Concepedia

TLDR

The study aims to use micromagnetic finite element calculations to describe the magnetic properties of novel, isotropic rare‑earth‑based composite magnets. The authors employ a finite element micromagnetic approach to model the magnetic behavior of these composites. Numerical results show that remanence, coercivity, and squareness depend sensitively on microstructure, with interparticle exchange boosting remanence by ~60 % and suppressing domain nucleation, leading to optimally structured composites achieving energy products over 400 kJ m⁻³.

Abstract

Micromagnetic calculations using a finite element technique rigorously describe the magnetic properties of novel, isotropic rare-earth-based composite magnets. Numerical results obtained for a composite material of Nd2Fe14B, SmCo5 or Sm2(Fe0.8Co0.2)17N2.8 and α-Fe particles show that remanence, coercivity, and coercive squareness sensitively depend on microstructural features.
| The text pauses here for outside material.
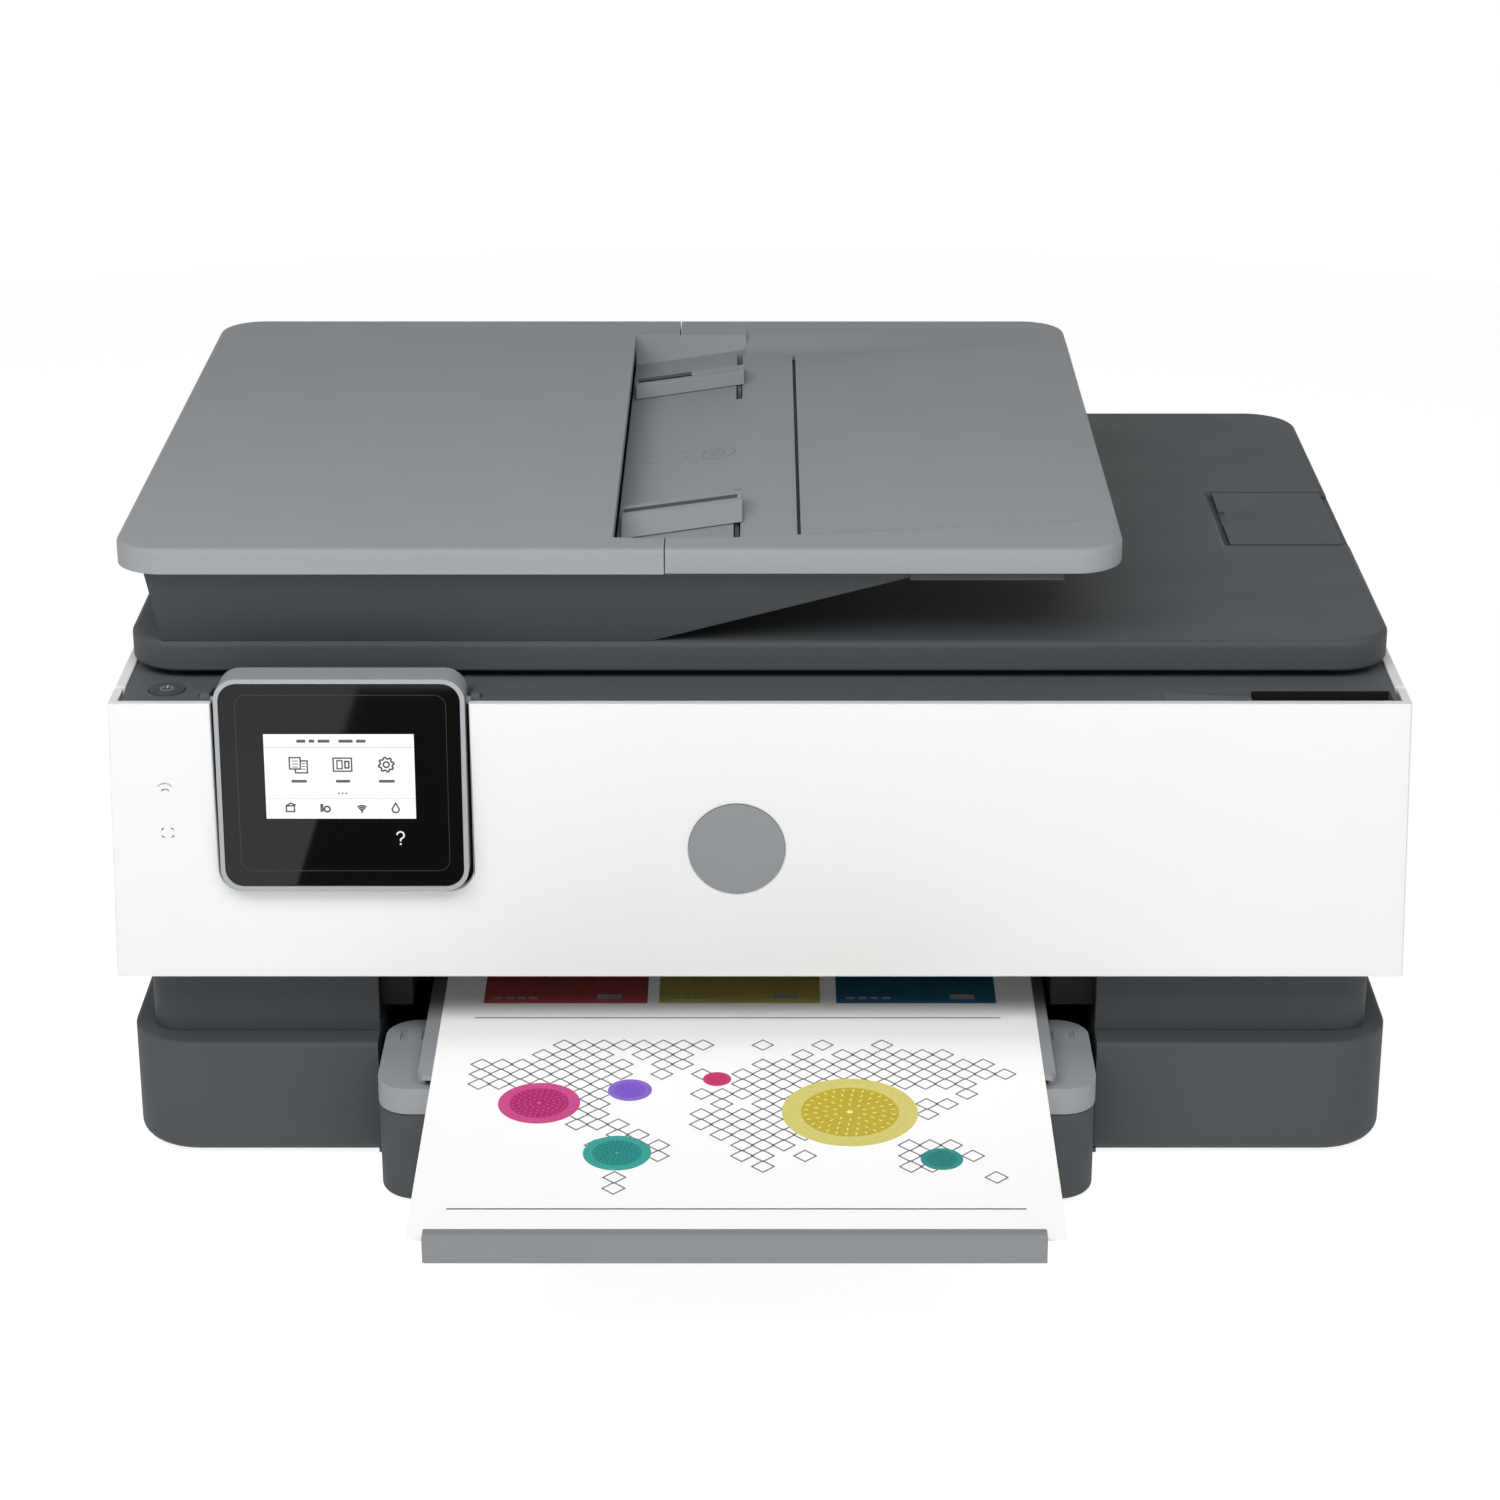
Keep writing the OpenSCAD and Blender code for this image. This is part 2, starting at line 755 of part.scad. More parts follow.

Interparticle exchange interactions enhance the remanence by about 60% with respect to noninteracting particles for a mean-grain size approaching the exchange length of the soft magnetic phase and a significant percentage of α-Fe. On the other hand, exchange interactions between the phases suppress the nucleation of reversed domains and thus preserve a high coercive field. Therefore, optimally structured, isotropic composite magnets show remarkably high energy products exceeding 400 kJ/m3.